Data provided start

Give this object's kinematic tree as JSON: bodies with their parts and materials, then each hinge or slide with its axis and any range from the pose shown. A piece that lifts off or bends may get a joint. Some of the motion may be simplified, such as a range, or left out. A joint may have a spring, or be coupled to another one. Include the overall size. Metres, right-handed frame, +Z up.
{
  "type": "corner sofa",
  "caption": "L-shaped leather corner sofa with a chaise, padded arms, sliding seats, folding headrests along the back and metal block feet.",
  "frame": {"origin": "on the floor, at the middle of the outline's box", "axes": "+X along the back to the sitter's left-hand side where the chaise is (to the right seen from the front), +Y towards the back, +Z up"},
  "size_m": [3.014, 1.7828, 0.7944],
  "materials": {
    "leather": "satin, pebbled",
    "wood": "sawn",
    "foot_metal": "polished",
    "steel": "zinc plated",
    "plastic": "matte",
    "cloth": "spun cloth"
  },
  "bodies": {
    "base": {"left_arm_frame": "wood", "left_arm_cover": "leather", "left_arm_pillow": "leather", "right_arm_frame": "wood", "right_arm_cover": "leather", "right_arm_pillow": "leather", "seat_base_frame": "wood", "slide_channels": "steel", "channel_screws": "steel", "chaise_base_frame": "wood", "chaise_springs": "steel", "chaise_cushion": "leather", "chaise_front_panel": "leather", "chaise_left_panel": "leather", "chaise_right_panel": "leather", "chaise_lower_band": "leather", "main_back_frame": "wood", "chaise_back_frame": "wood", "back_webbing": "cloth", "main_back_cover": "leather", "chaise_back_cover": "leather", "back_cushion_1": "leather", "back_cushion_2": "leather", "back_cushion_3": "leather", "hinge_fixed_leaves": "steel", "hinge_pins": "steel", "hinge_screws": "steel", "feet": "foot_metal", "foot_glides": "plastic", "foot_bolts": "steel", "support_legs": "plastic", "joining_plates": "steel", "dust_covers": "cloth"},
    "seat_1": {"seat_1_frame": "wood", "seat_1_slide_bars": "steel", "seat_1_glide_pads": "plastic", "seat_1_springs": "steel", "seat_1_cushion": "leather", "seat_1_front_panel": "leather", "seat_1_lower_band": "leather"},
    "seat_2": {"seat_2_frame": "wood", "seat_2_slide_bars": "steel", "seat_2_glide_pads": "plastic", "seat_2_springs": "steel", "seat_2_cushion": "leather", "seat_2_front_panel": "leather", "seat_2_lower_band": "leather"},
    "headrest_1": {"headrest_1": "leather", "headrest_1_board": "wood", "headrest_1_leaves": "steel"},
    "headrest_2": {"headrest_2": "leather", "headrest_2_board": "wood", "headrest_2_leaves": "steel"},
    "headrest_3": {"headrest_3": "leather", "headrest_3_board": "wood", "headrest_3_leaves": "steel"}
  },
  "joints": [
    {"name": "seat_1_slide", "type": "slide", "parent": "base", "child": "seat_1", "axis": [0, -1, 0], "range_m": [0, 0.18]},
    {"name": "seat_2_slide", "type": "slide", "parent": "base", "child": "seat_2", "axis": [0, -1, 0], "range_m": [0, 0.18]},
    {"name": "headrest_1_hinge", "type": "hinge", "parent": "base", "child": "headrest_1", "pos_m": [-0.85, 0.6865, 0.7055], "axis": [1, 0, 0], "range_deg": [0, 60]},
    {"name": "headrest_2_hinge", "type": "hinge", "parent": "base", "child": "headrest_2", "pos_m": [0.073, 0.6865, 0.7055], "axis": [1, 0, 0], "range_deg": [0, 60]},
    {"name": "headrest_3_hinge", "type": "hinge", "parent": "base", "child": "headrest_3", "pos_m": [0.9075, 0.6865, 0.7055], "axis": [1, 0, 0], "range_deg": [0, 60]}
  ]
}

Data provided end

Instructions for the task: Copy out all of the data exactly, leaving nothing out.

Right answer:
Give this object's kinematic tree as JSON: bodies with their parts and materials, then each hinge or slide with its axis and any range from the pose shown. A piece that lifts off or bends may get a joint. Some of the motion may be simplified, such as a range, or left out. A joint may have a spring, or be coupled to another one. Include the overall size. Metres, right-handed frame, +Z up.
{
  "type": "corner sofa",
  "caption": "L-shaped leather corner sofa with a chaise, padded arms, sliding seats, folding headrests along the back and metal block feet.",
  "frame": {"origin": "on the floor, at the middle of the outline's box", "axes": "+X along the back to the sitter's left-hand side where the chaise is (to the right seen from the front), +Y towards the back, +Z up"},
  "size_m": [3.014, 1.7828, 0.7944],
  "materials": {
    "leather": "satin, pebbled",
    "wood": "sawn",
    "foot_metal": "polished",
    "steel": "zinc plated",
    "plastic": "matte",
    "cloth": "spun cloth"
  },
  "bodies": {
    "base": {"left_arm_frame": "wood", "left_arm_cover": "leather", "left_arm_pillow": "leather", "right_arm_frame": "wood", "right_arm_cover": "leather", "right_arm_pillow": "leather", "seat_base_frame": "wood", "slide_channels": "steel", "channel_screws": "steel", "chaise_base_frame": "wood", "chaise_springs": "steel", "chaise_cushion": "leather", "chaise_front_panel": "leather", "chaise_left_panel": "leather", "chaise_right_panel": "leather", "chaise_lower_band": "leather", "main_back_frame": "wood", "chaise_back_frame": "wood", "back_webbing": "cloth", "main_back_cover": "leather", "chaise_back_cover": "leather", "back_cushion_1": "leather", "back_cushion_2": "leather", "back_cushion_3": "leather", "hinge_fixed_leaves": "steel", "hinge_pins": "steel", "hinge_screws": "steel", "feet": "foot_metal", "foot_glides": "plastic", "foot_bolts": "steel", "support_legs": "plastic", "joining_plates": "steel", "dust_covers": "cloth"},
    "seat_1": {"seat_1_frame": "wood", "seat_1_slide_bars": "steel", "seat_1_glide_pads": "plastic", "seat_1_springs": "steel", "seat_1_cushion": "leather", "seat_1_front_panel": "leather", "seat_1_lower_band": "leather"},
    "seat_2": {"seat_2_frame": "wood", "seat_2_slide_bars": "steel", "seat_2_glide_pads": "plastic", "seat_2_springs": "steel", "seat_2_cushion": "leather", "seat_2_front_panel": "leather", "seat_2_lower_band": "leather"},
    "headrest_1": {"headrest_1": "leather", "headrest_1_board": "wood", "headrest_1_leaves": "steel"},
    "headrest_2": {"headrest_2": "leather", "headrest_2_board": "wood", "headrest_2_leaves": "steel"},
    "headrest_3": {"headrest_3": "leather", "headrest_3_board": "wood", "headrest_3_leaves": "steel"}
  },
  "joints": [
    {"name": "seat_1_slide", "type": "slide", "parent": "base", "child": "seat_1", "axis": [0, -1, 0], "range_m": [0, 0.18]},
    {"name": "seat_2_slide", "type": "slide", "parent": "base", "child": "seat_2", "axis": [0, -1, 0], "range_m": [0, 0.18]},
    {"name": "headrest_1_hinge", "type": "hinge", "parent": "base", "child": "headrest_1", "pos_m": [-0.85, 0.6865, 0.7055], "axis": [1, 0, 0], "range_deg": [0, 60]},
    {"name": "headrest_2_hinge", "type": "hinge", "parent": "base", "child": "headrest_2", "pos_m": [0.073, 0.6865, 0.7055], "axis": [1, 0, 0], "range_deg": [0, 60]},
    {"name": "headrest_3_hinge", "type": "hinge", "parent": "base", "child": "headrest_3", "pos_m": [0.9075, 0.6865, 0.7055], "axis": [1, 0, 0], "range_deg": [0, 60]}
  ]
}